Even though Alexander's Cardinals made it to the 1928 World Series, he was pounded by the Yankees. His career with St. Louis ended in December 1929, when he was traded back to the Phillies. He was released in 1930, shortly after the season started.
The last 20 years of Alexander's life were miserable. He entered various sanitariums to stop drinking, but it didn't help. He roamed the country in a series of odd jobs, staying in cheap hotels, and falling in and out of poverty. He even pitched with the "House Of David," an Israelite religious community that raised money with a famous barnstorming baseball team that toured the country. Alexander became an "embarrassment" to MLB. So, the commissioner's office decided to give him a 'pension' of 50 dollars a month. He had some relief from his situation when he was elected to the Hall Of Fame in 1938. Pete was able to pull himself together enough to speak at the induction ceremony.
In 1946, he suffered a heart attack. The next year, Alexander was injured in a fall down a flight of stairs during an epileptic seizure. Cancer was found on his right ear -- some believe that was due to his WWI injury. The ear had to be removed. His life had become very, very tough and the end was near. Pete Alexander died, possibly due to another heart attack, on November 4, 1950, at the age of 63, in St. Paul, Nebraska.
His career win total -- 373 victories in 20 years -- is the third highest total in major league history. Pete led the league in ERA four times, wins in six seasons, complete games six times and shutouts in seven different years. And, finally, Alexander won 30 or more games in three consecutive seasons. Though he spent only seven full seasons, and parts of two others, in a Cub uniform, his 128 Cub wins ranks 14th in club history, right behind Greg Maddux.
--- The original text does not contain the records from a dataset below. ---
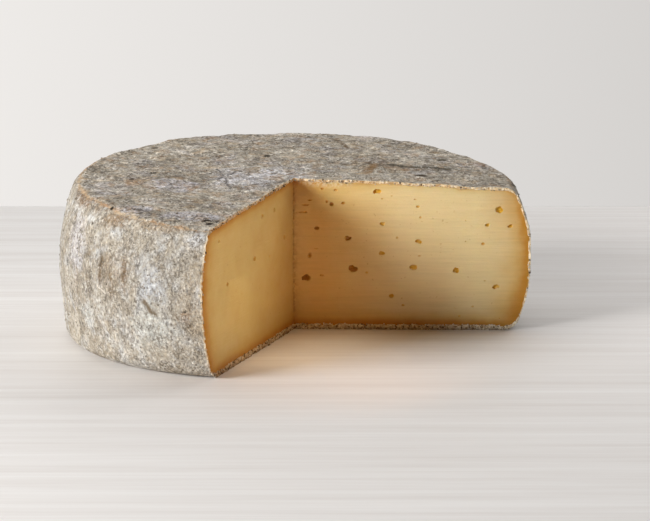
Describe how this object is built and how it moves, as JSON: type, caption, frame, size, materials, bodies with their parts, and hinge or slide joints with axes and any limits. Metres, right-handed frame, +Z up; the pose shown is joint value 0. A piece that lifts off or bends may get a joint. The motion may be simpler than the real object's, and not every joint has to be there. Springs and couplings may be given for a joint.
{
  "type": "tomme cheese",
  "caption": "Low round wheel of semi-hard cheese with a rough grey rind and a wedge cut out of it, which shows the pale paste and its small eyes.",
  "frame": {"origin": "bottom centre of the bounding box, on the surface that the wheel rests on", "axes": "+Z up, out of the top face; the open corner of the cut looks towards -Y and +X"},
  "size_m": [0.2118, 0.202, 0.0759],
  "materials": {
    "rind": "dry, matte, mottled grey and cream natural rind",
    "paste": "smooth satin ivory cut paste, amber under the rind"
  },
  "bodies": {
    "root": {"tomme_wheel": "rind"}
  },
  "joints": []
}
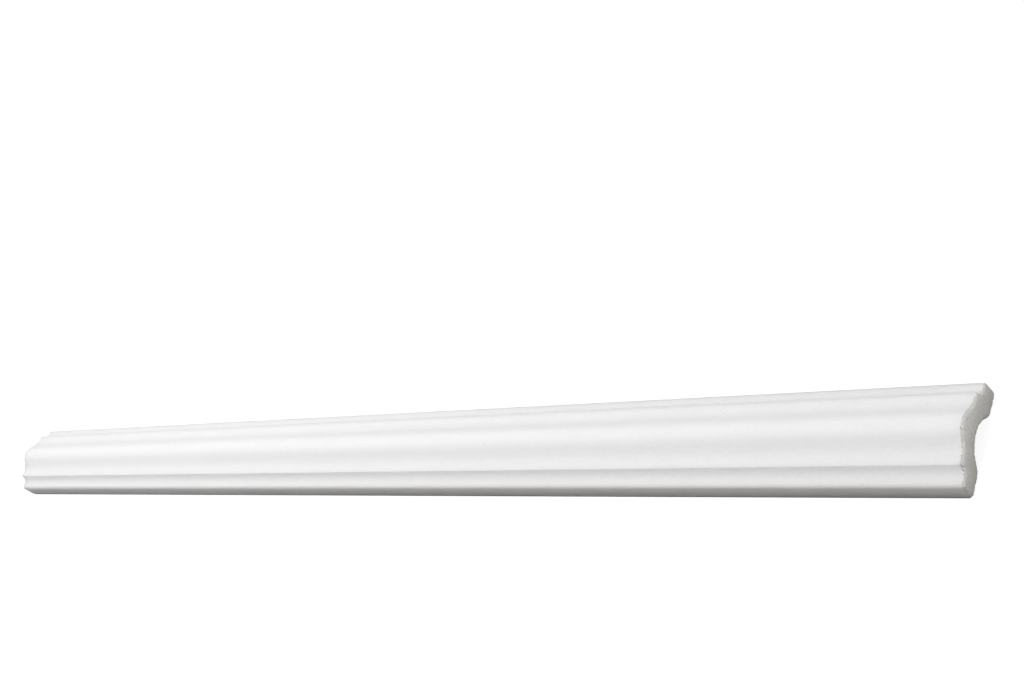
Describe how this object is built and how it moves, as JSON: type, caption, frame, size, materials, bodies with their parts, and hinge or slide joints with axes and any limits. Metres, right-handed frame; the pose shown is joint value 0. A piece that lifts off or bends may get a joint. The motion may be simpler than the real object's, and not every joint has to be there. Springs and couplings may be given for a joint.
{
  "type": "decorative moulding",
  "caption": "Straight length of white foam moulding: a rounded centre roll between flats, a cove down to a thin strip on each long edge, and a hollow back.",
  "frame": {"origin": "middle of the back plane, halfway along the length and the width", "axes": "+X along the length, +Y across the width, +Z out of the moulded face; it lies on its back"},
  "size_m": [0.6, 0.038, 0.0164],
  "materials": {
    "foam": "matte white, fine closed-cell foam"
  },
  "bodies": {
    "root": {"moulding": "foam"}
  },
  "joints": []
}
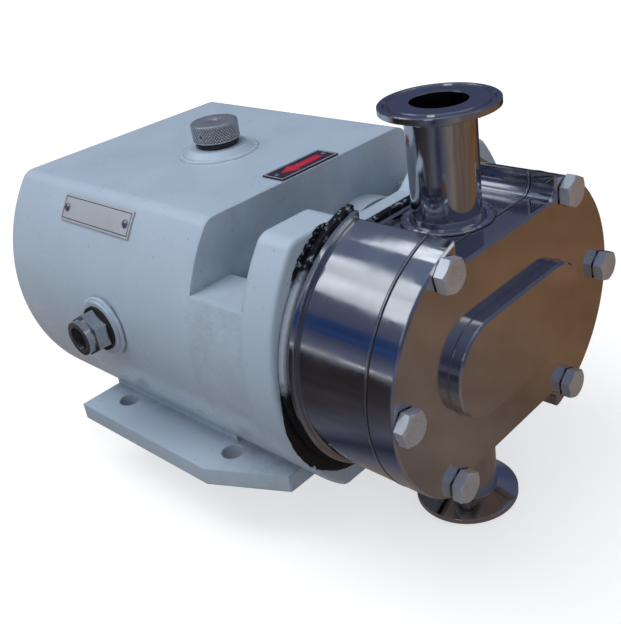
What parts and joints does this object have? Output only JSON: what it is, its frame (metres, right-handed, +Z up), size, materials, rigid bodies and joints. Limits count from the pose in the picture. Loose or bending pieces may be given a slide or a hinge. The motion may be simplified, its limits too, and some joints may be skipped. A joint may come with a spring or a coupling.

Even though the best years of Grover Cleveland Alexander's career were with other teams, he pitched magnificently for the Cubs. Further, remember that these seasons came after his career was interrupted by his terrible experiences in WW I. It could have been expected that he would never pitch again, as he was battling epilepsy, and alcoholism, in addition to what we would now certainly term post-traumatic stress syndrome. He still holds quite a few Cubs pitching records.